The standard I would want applied to me
I will put it plainly, because I think the industry has been hiding behind complexity. If an AI decision affects a person, that decision should carry the same burden of proof we already demand of a fingerprint or a blood sample. Identified, sealed, continuous, and checkable by someone who does not trust the lab. We have known how to do this for evidence for over a century. There is no honest reason machine decisions should be held to a lower standard, and every reason to expect that regulators and courts will soon refuse to. Complexity has been the excuse for skipping the discipline. It was never a good one, and it is running out of road.

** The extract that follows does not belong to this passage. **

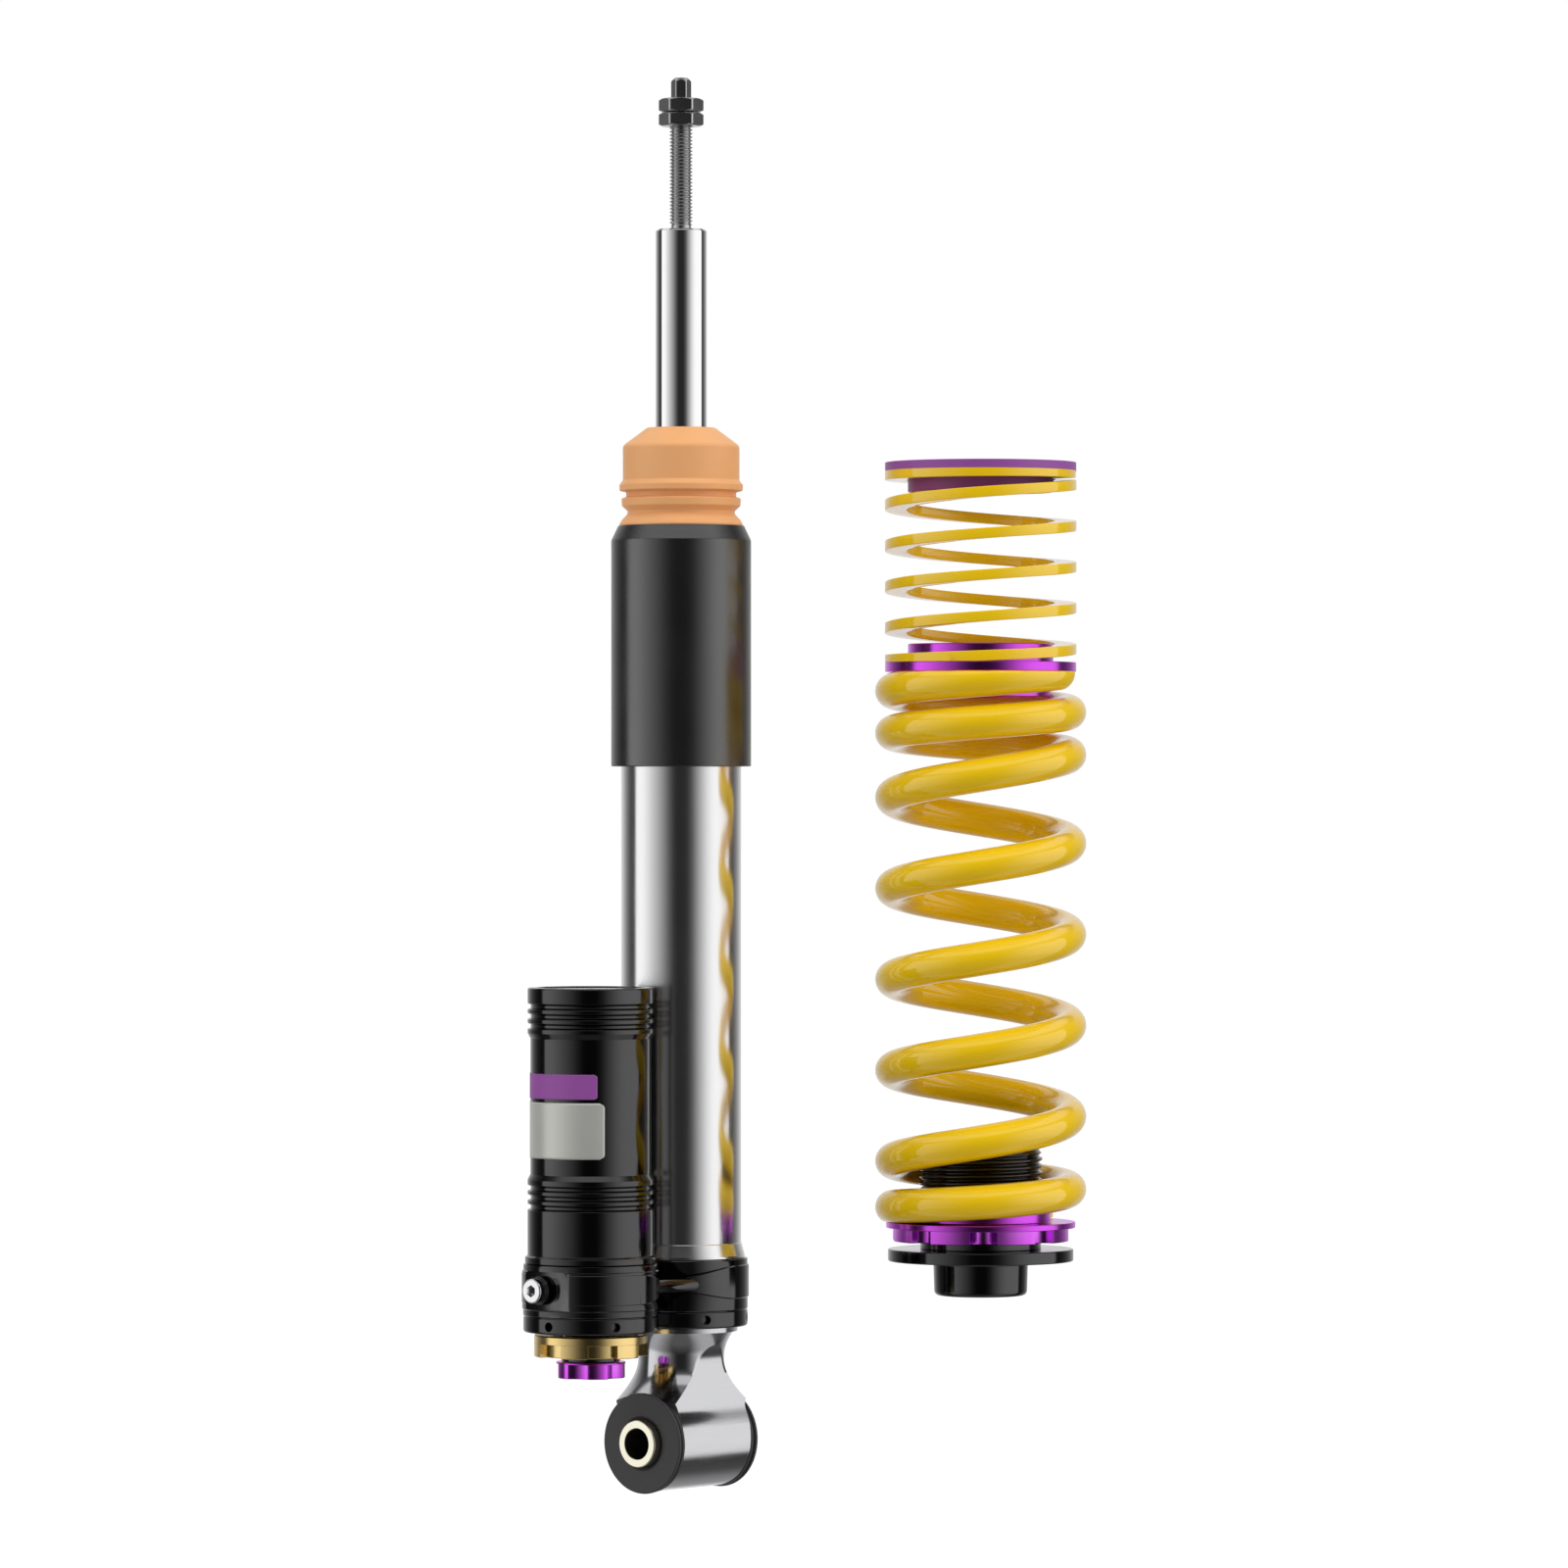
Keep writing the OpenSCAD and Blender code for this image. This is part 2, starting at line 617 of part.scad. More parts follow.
module top_spring_seat() color(purple)
  at_unit() rotate_extrude()
    polygon([[24, cap_z - 9.1], [helper_neck - 0.4, cap_z - 9.1], [helper_neck, cap_z - 8.7],
             [helper_neck, cap_z], [seat_r - 0.3, cap_z], [seat_r, cap_z + 0.3],
             [seat_r, cap_z + 3.4], [seat_r - 0.3, cap_z + 3.7], [24, cap_z + 3.7]]);

// wire centre of the main spring, h half turns down from its upper end
function coil_z(h) =
  sep_z + 0.3 - rise_top * h - (rise_mid - rise_top) * step_area(h, 3.85, 4.45)
  + (rise_mid - rise_low) * step_area(h, 12.8, 14.16);
// wire centre of the helper spring
function flat_z(h) =
  cap_z - 1 - 0.8 * h - (flat_rise - 0.8) * (step_area(h, 1, 2.2) - step_area(h, 9.9, 11.1));

// closed tube of quads through equal rings of points
module swept(rings) {
  m = len(rings[0]);
  k = len(rings);
  pts = [for (r = rings) for (p = r) p];
  sides = [for (i = [0:k - 2]) for (j = [0:m - 1]) for (t = [0, 1])
    let(a = i * m + j, b = i * m + (j + 1) % m, c = a + m, d = b + m)
      t == 0 ? [a, b, d] : [a, d, c]];
  ends = [[for (j = [m - 1:-1:0]) j], [for (j = [0:m - 1]) (k - 1) * m + j]];
  polyhedron(pts, concat(sides, ends), convexity = 12);
}

module main_spring() color(yellow)
  at_unit() {
    steps = 11;   // rings of points per half turn
    sides = 12;   // corners of the wire section
    n = half_turns * steps;
    used = half_turns - tip_cut - heel_cut;
    swept([for (i = [0:n]) let(h = tip_cut + used * i / n, a = 40 - h * 180)
      [for (j = [0:sides - 1]) let(b = (j + 0.5) * 360 / sides, r = coil_r + wire_r * cos(b))
        [r * cos(a), r * sin(a),
         min(sep_z, max(seat_z, coil_z(h) + wire_r * sin(b)))]]]);
  }

module helper_spring() color(yellow)
  at_unit() {
    steps = 12;
    rows = [[flat_in, -1], [flat_out, -1], [flat_out, 1], [flat_in, 1]];
    swept([for (i = [0:138]) let(h = i / steps, a = 40 - h * 180)
      [for (q = rows)
        [q[0] * cos(a), q[0] * sin(a),
         min(cap_z, max(cap_z - 82, flat_z(h) + q[1] * flat_h / 2))]]]);
  }

eye_sleeve();
threaded_sleeve();
eye_lug();
bush_rubber();
tube_lock_ring();
base_block();
damper_tube();
inner_cylinder();
base_valve();
rod_guide();
guide_bush();
rod_seal();
head_cap();
reservoir_body();
reservoir_end_cap();
cap_circlip();
gas_plug();
blank_label();
reservoir_lock_ring();
valve_body();
fill_screw();
fill_screw_seal();
piston_rod();
top_stud();
rebound_stop();
rebound_shims();
main_piston();
piston_band();
compression_shims();
piston_nut();
rebound_needle();
lower_nut();
upper_nut();
bump_stop();
dust_cover();
floating_piston();
floating_piston_seal();
high_speed_knob();
low_speed_knob();
low_speed_spindle();
adjuster_perch();
perch_set_screw();
main_spring();
separator_ring();
helper_spring();
top_spring_seat();
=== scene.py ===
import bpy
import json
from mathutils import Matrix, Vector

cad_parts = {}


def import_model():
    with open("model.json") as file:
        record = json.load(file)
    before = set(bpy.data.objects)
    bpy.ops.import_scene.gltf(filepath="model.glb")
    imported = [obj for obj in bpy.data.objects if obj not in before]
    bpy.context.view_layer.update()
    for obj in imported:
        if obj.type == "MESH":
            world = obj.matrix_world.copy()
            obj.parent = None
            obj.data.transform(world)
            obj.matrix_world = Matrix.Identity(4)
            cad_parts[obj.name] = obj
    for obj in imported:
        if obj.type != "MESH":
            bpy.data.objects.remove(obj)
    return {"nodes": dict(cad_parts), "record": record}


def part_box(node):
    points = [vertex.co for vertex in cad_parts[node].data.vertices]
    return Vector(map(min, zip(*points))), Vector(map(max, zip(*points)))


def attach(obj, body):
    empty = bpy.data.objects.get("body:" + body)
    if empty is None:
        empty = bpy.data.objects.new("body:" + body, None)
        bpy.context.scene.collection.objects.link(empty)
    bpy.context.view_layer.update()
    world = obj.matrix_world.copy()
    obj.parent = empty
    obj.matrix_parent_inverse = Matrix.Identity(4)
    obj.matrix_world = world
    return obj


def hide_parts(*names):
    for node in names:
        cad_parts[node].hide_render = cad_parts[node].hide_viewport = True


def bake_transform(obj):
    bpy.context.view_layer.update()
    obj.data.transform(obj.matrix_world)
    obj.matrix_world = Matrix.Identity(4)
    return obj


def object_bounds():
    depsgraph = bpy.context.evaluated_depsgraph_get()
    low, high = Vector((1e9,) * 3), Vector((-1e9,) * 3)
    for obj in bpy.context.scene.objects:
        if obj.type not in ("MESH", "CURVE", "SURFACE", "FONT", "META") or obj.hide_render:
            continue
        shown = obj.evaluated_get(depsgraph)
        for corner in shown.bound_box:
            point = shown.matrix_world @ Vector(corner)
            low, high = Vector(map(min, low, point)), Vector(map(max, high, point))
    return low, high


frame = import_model()
CAD_BOX = [list(v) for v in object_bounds()]

import json
import math
from types import SimpleNamespace

import bmesh
import bpy
import numpy as np
from mathutils import Vector

MM = 0.001
PI = math.pi
TAU = 2 * PI
nodes = frame["nodes"]
node_body = {n: b for b, ns in frame["record"]["behaviour"]["bodies"].items() for n in ns}
slot_of = {s["node"]: s["material_slot"] for s in frame["record"]["subparts"]}


def box(node):
    """A CAD node's box in millimetres: centre x and y, lowest and highest z, and radius."""
    lo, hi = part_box(node)
    return SimpleNamespace(
        x=(lo[0] + hi[0]) / 2 / MM, y=(lo[1] + hi[1]) / 2 / MM,
        z0=lo[2] / MM, z1=hi[2] / MM, r=(hi[0] - lo[0]) / 2 / MM,
        ry=(hi[1] - lo[1]) / 2 / MM)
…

Accuracy will always matter. But accuracy is the argument you make after your evidence is admitted. Custody is what gets it admitted in the first place. Build the record so it is signed before the act, sealed against tampering, continuous by construction, and verifiable by the person most determined to prove you wrong. Do that, and you are not asking anyone to trust you. You are giving them the means to check. That is the difference between a log and a record, and it is the whole of the thesis.